UPDATE: Tropical cyclone Dineo upgraded to cyclone status

DINEO has been upgraded to tropical cyclone status and is expected to reach landfall in South Africa tomorrow morning.


Read here: Tropical cyclone warning for eastern parts of SA


According to the NASA website, strong thunderstorms spiralled into the heart of Tropical Cyclone Dineo on Valentine’s Day (Tuesday, 14 February) as it continued to strengthen in the Mozambique Channel.

“On 14 February at 2.45am EST the moderate resolution imaging spectroradiometer or MODIS instrument aboard NASA’s terra satellite captured a visible image of Dineo that showed strong thunderstorms wrapping into and around the ‘heart’ or centre of the storm’s low-level circulation.
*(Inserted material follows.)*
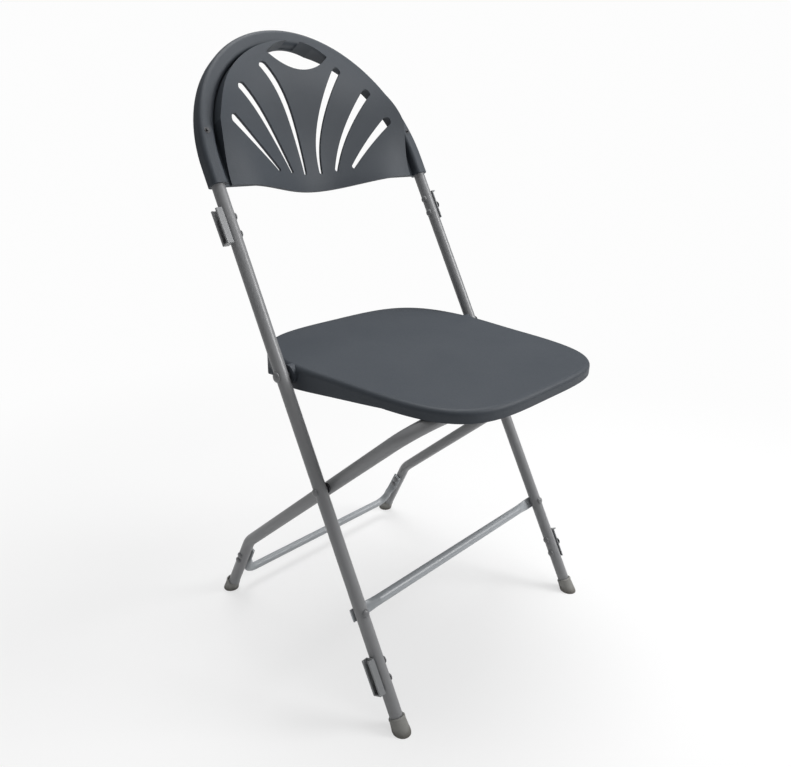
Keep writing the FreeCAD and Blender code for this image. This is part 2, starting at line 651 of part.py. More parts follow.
foot_in, shoulder_in, crown_in = arch_points(BACK_BOTTOM)
arch_face = Part.Wire([Part.makeLine(mirror(foot_in), foot_in), Part.makeLine(foot_in, shoulder_in),
                       Part.Arc(shoulder_in, crown_in, mirror(shoulder_in)).toShape(),
                       Part.makeLine(mirror(shoulder_in), mirror(foot_in))])
recess_floor = prism(arch_face, WALL_BACK, WALL_BACK + FLOOR_SKIN)
recess_floor = recess_floor.cut(prism(panel_outline(SKIN * 0.4), WALL_BACK - 1, WALL_BACK + FLOOR_SKIN + 1))
recess_floor = recess_floor.cut(Part.makeBox(2 * (PANEL_HALF - SKIN), 2 * SKIN, FLOOR_SKIN + 2,
                                             V(SKIN - PANEL_HALF, BACK_BOTTOM - SKIN, WALL_BACK - 1)))

HAND_HALF = 57.0
HAND_LEVELS = (163.0, 184.5, 141.0)      # corners, top and bottom of the hand hole above the arch centre
corner_level, top_level, low_level = (ARCH + level for level in HAND_LEVELS)
hand_hole = Part.Wire([
    Part.Arc(V(-HAND_HALF, corner_level, 0), V(0, top_level, 0), V(HAND_HALF, corner_level, 0)).toShape(),
    Part.Arc(V(HAND_HALF, corner_level, 0), V(0, low_level, 0), V(-HAND_HALF, corner_level, 0)).toShape()])

# centre line and width of each fan slot: bottom, middle and top stations
FAN = [
    [(15.5, 1, 6.2), (25.5, 66, 10.5), (70, 143, 14.5)],
    [(44, 2, 6.2), (76, 61, 10.5), (119, 109, 14.5)],
    [(73, 2, 6.2), (106, 32, 10.0), (147, 63, 14.0)],
]
slot_wires = []
for stations in FAN:
    for side in (1, -1):
        slot_wires.append(fan_slot([(side * x, level, width) for x, level, width in stations]))

back = rim.fuse([panel, edge_wall, recess_floor]).removeSplitter()
for wire in [hand_hole] + slot_wires:
    back = back.cut(prism(wire, -80, 60))
back = back.cut(tube_space)
SCREW_RADIUS = 2.0
SCREW_HEAD = 4.2
SCREW_LEVEL = 47.0
screw_x = tube_half(ARCH + SCREW_LEVEL) - 4.0
TIP_GAP = 0.3         # between a screw's tip and the tube
for side in SIDES.values():
    back = back.cut(Part.makeCylinder(SCREW_RADIUS + size("running_gap"), size("rim_wall") + 2,
                                      V(side * screw_x, ARCH + SCREW_LEVEL, TUBE - 1), V(0, 0, 1)))
keep(shaped("back_shape", back, FRAME_PLACE), "back_shell")

back_screws = []
for tag, side in SIDES.items():
    start = on_frame(side * screw_x, ARCH + SCREW_LEVEL, RIM + FIT)
    shank = rod_solid(f"back_screw_{tag}_shank", start, FRONT * -1, SCREW_RADIUS,
                      size("rim_wall") + FIT - TIP_GAP)
    head = cone_solid(f"back_screw_{tag}_head", start, FRONT, str(SCREW_HEAD), str(SCREW_HEAD * 0.72), 2.0)
    back_screws.append(fuse(f"back_screw_{tag}", [shank, head]))
keep(group("back_screw_set", back_screws), "back_screws")

# ---------------------------------------------------------------- the leg bar in the seat's coordinates
fold_leg = math.radians(size("fold_leg_angle"))
open_place = SEAT_PLACE.inverse().multVec(ROD)
seat_to_cross = size("seat_along") - size("cross_along")
folded_up = size("rear_reach") * math.cos(fold_leg) - seat_to_cross
folded_out = size("rear_reach") * math.sin(fold_leg)
lag = math.radians(size("fold_seat_angle"))
folded_place = V(0, -(folded_up * math.cos(lag) + folded_out * math.sin(lag)),
                 -(folded_out * math.cos(lag) - folded_up * math.sin(lag)))

# ---------------------------------------------------------------- seat: shallow wedge-shaped pan
SEAT_TOP = size("seat_top")
SEAT_WALL = size("seat_wall")
LEG_CLEARANCE = 1.5
REAR_NARROW = REAR_HALF - TUBE - 6.0
HEAD_ROOM = 0.8       # round a seat pin's inner head
EDGE_ROLL = 7.0
SKIRT_KNEE = -160.0
FAR = 300.0


def seat_outline(inset):
    """The seat's plan: a squarish closed curve, tapering to the front."""
    front, rear = size("seat_front") - inset, size("seat_rear") - inset
    middle, reach = (rear - front) / 2, (rear + front) / 2
    points = []
    for step in range(40):
        turn = math.radians(step * 9)
        power = 2 / 3.7 if math.sin(turn) > 0 else 2 / 4.3
        y = middle + reach * math.copysign(abs(math.sin(turn)) ** power, math.sin(turn))
        half = SEAT_HALF - inset - 0.062 * max(-y, 0)
        x = half * math.copysign(abs(math.cos(turn)) ** power, math.cos(turn))
        points.append(V(x, y, 0))
    curve = Part.BSplineCurve()
    curve.interpolate(points, PeriodicFlag=True)
    return Part.Wire(curve.toShape())


def side_block(points, x_low, x_high):
    """A block whose outline is given in Y and Z, reaching from one X to another."""
    corners = [V(x_low, y, z) for y, z in points]
    return Part.Face(Part.makePolygon(corners + corners[:1])).extrude(V(x_high - x_low, 0, 0))


skirt_low = SEAT_TOP - size("skirt_rear") - 4
pan = prism(seat_outline(0), skirt_low, SEAT_TOP)
top_edges = [edge for edge in pan.Edges if all(abs(v.Z - SEAT_TOP) < 0.01 for v in edge.Vertexes)]
pan = pan.makeFillet(EDGE_ROLL, top_edges)
line = [(FAR, -size("skirt_rear")), (size("seat_rear"), -size("skirt_rear")), (0, -size("skirt_pivot")),
        (SKIRT_KNEE, -size("skirt_front")), (-FAR - 50, -size("skirt_front"))]
below = [(y, SEAT_TOP + z) for y, z in line] + [(-FAR - 50, -FAR), (FAR, -FAR)]
pan = pan.cut(side_block(below, -FAR, FAR))
# behind the pivot the skirt is cut away above the folded legs, and an inner wall carries on
leg_to_seat = math.radians(size("fold_leg_angle") - size("fold_seat_angle"))


def above_leg(y):
    """The height that clears a folded leg, in the seat's own coordinates."""
    rise = (y - folded_place.y) * math.tan(leg_to_seat)
    return folded_place.z + rise + (TUBE + LEG_CLEARANCE) / math.cos(leg_to_seat)


leg_space = [(0, above_leg(0)), (FAR, above_leg(FAR)), (FAR, -FAR), (0, -FAR)]
cavity = prism(seat_outline(SEAT_WALL), skirt_low - 1, SEAT_TOP - SEAT_WALL)
for side in SIDES.values():
    inner_wall = V(min(side * REAR_NARROW, side * (REAR_NARROW - SEAT_WALL)), 0, SEAT_TOP - FAR)
    cavity = cavity.cut(Part.makeBox(SEAT_WALL, FAR, FAR, inner_wall))
    pan = pan.cut(side_block(leg_space, side * REAR_NARROW, side * FAR))
pan = pan.cut(cavity)
lug_length = LUG_OUTSIDE - SEAT_BOSS_INSIDE
lugs = [Part.makeCylinder(size("lug_radius"), lug_length, V(side * SEAT_BOSS_INSIDE, 0, 0), V(side, 0, 0))
        for side in SIDES.values()]
pan = pan.fuse(lugs)
for side in SIDES.values():
    pan = pan.cut(Part.makeCylinder(size("seat_pin_radius") + size("running_gap"), 40,
                                    V(side * (SEAT_BOSS_INSIDE - 1), 0, 0), V(side, 0, 0)))
    pan = pan.cut(Part.makeCylinder(size("pin_head") + HEAD_ROOM, 20,
                                    V(side * SEAT_BOSS_INSIDE, 0, 0), V(-side, 0, 0)))

# ---------------------------------------------------------------- rails that the leg bar runs on
REST = TUBE + 0.4
STOP = 6.0
STOP_DROP = 8.0
RAIL_TOP = SEAT_TOP - SEAT_WALL - FIT
front_stop, rear_stop = open_place.y - REST, folded_place.y + REST
rail_slope = (open_place.z - folded_place.z) / (open_place.y - folded_place.y)


def rail_under(y):
    """The height of the rail's underside, which clears the bar at both ends of its travel."""
    return open_place.z + REST * math.hypot(1, rail_slope) + rail_slope * (y - open_place.y)


rail_line = [(rear_stop + STOP, RAIL_TOP), (front_stop - STOP, RAIL_TOP),
             (front_stop - STOP, open_place.z - STOP_DROP), (front_stop, open_place.z - STOP_DROP),
             (front_stop, rail_under(front_stop)),
             (rear_stop, rail_under(rear_stop)), (rear_stop, rail_under(rear_stop) - STOP_DROP),
             (rear_stop + STOP, rail_under(rear_stop) - STOP_DROP)]
FLANGE = 2.0
FLANGE_HALF = 9.0
RAIL_SCREW = 1.8
RAIL_BITE = 2.2       # how far a rail screw goes past the flange into the seat
HOLE_ROOM = 0.4       # past a rail screw's tip
rail_screws = []
screw_spots = [front_stop + 22, (front_stop + rear_stop) / 2, rear_stop - 14]
for tag, side in SIDES.items():
    body = new_body(f"rail_{tag}_body", SEAT_PLACE)
    web = new_sketch(body, f"rail_{tag}_web", "YZ_Plane", side * size("rail_half"))
    polygon(web, rail_line)
    pad(body, web, "sizes.rail_thickness", middle=True)
    flange = new_sketch(body, f"rail_{tag}_flange", "YZ_Plane", side * size("rail_half"))
    polygon(flange, [(rear_stop + STOP, RAIL_TOP), (front_stop - STOP, RAIL_TOP),
                     (front_stop - STOP, RAIL_TOP - FLANGE), (rear_stop + STOP, RAIL_TOP - FLANGE)])
    pad(body, flange, 2 * FLANGE_HALF + size("rail_thickness"), middle=True)
    holes = new_sketch(body, f"rail_{tag}_holes", "XY_Plane")
    for number, y in enumerate(screw_spots):
        x = side * (size("rail_half") + size("rail_thickness") / 2 + FLANGE_HALF / 2 + 1)
        circle(holes, x, y, "rivet_radius", gap=True)
        start = SEAT_PLACE.multVec(V(x, y, RAIL_TOP - FLANGE - FIT))
        upward = SEAT_PLACE.Rotation.multVec(V(0, 0, 1))
        name = f"rail_screw_{tag}_{number}"
        shank = rod_solid(name + "_shank", start, upward, RAIL_SCREW, FLANGE + FIT + RAIL_BITE)
        head = rod_solid(name + "_head", start, upward * -1, RAIL_SCREW * 2.2, 1.8)
        rail_screws.append(fuse(name, [shank, head]))
        pan = pan.cut(Part.makeCylinder(RAIL_SCREW + size("running_gap"), RAIL_BITE + 2 * HOLE_ROOM,
                                        V(x, y, RAIL_TOP - HOLE_ROOM), V(0, 0, 1)))
    pocket_through(body, holes)
    keep(body, f"slide_rail_{tag}")
keep(shaped("seat_shape", pan, SEAT_PLACE), "seat_pan")
keep(group("rail_screw_set", rail_screws), "rail_screws")

# ---------------------------------------------------------------- check and write
doc.recompute()
for thing in doc.Objects:
    if "Invalid" in thing.State or "Error" in thing.State:
        raise RuntimeError(f"{thing.Name} did not build: {thing.State}")
os.makedirs("parts", exist_ok=True)
for node in nodes:
    if node.Shape.isNull() or not node.Shape.isValid():
        raise RuntimeError(f"{node.Label} has no sound shape")
    node.Shape.exportStep(f"parts/{node.Label}.step")
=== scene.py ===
"""The folding link chair's looks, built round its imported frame.

Metres, +Z up, the chair faces -Y and the sitter's left is +X. Every place comes from the frame: the boxes
of its nodes, the joints' places in its record, or a size that a class below names.
"""
from __future__ import annotations

import json
import logging
import math
from dataclasses import dataclass, field
from enum import Enum

import bmesh
import bpy
from mathutils import Matrix, Vector

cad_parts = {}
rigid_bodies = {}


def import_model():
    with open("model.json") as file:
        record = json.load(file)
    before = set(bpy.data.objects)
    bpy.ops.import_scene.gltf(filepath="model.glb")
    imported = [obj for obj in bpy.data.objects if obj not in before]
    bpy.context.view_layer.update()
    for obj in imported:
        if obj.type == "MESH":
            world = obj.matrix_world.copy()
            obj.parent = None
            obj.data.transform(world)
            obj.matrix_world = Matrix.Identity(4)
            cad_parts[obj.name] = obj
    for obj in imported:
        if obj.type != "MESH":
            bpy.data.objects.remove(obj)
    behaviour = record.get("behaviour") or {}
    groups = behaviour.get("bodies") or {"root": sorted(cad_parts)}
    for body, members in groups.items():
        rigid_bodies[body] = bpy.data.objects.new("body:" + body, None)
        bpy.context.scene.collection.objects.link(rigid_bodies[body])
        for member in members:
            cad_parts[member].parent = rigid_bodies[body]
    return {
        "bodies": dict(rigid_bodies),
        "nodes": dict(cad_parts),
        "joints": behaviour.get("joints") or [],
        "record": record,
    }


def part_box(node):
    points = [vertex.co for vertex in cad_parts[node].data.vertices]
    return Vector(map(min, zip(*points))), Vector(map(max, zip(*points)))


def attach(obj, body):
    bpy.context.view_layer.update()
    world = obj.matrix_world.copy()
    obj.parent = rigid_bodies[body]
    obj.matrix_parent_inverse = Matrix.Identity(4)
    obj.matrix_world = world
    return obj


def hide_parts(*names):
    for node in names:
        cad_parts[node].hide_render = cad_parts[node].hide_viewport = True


LOG = logging.getLogger("folding_chair")
Colour = tuple[float, float, float]


class Side(Enum):
    """The two sides of the chair, named for the sitter."""

    LEFT = 1
    RIGHT = -1

    @property
    def tag(self) -> str:
        """The word that the side's nodes end in."""
        return self.name.lower()


class Body(Enum):
    """The three bodies that the chair's pieces ride on."""

    FRAME = "frame"
    LEGS = "rear_legs"
    SEAT = "seat"


# ---------------------------------------------------------------- shader helpers
def add_node(tree: bpy.types.NodeTree, kind: str, settings: dict | None = None,
             inputs: dict | None = None) -> bpy.types.Node:
    """Add one node to a tree.

    Args:
        tree: The material's or group's node tree.
        kind: The node's type name.
        settings: Properties of the node itself.
        inputs: Values for its sockets, by name or number.

    Returns:
        The new node.
    """
    node = tree.nodes.new(kind)
    for name, value in (settings or {}).items():
        setattr(node, name, value)
    for name, value in (inputs or {}).items():
        node.inputs[name].default_value = value
    return node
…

A thick band of powerful thunderstorms from the eastern quadrant wrapped south and west into the centre.

At 10am EST, Dineo had maximum sustained winds near 102kph,” read a statement on the site.

The South African Weather Service (SAWS) updated their classification of the storm on Valentine’s Day, to a severe tropical storm.

The SAWS site added that by this evening (Wednesday, 15 February), Dineo was likely to be graded an intense tropical cyclone, shortly before making landfall near Inhambane, southern Mozambique in the early morning hours of Thursday.

“An obvious concern for communities over southern Mozambique will be torrential rain, resulting in widespread flooding.

Furthermore, along the southern coastline of Mozambique, strong and damaging winds are expected while sea conditions will likely become very rough

In addition to the overall risk faced by coastal communities, the threat of storm surge will be particularly pronounced on the forward flank (south-western) side of the system (due to the combined effect of storm motion as well as winds swirling clockwise around the system). Assuming landfall near Inhambane, the coastline north of Xai-Xai will be particularly vulnerable to storm surge,” read the statement on the SAWS site.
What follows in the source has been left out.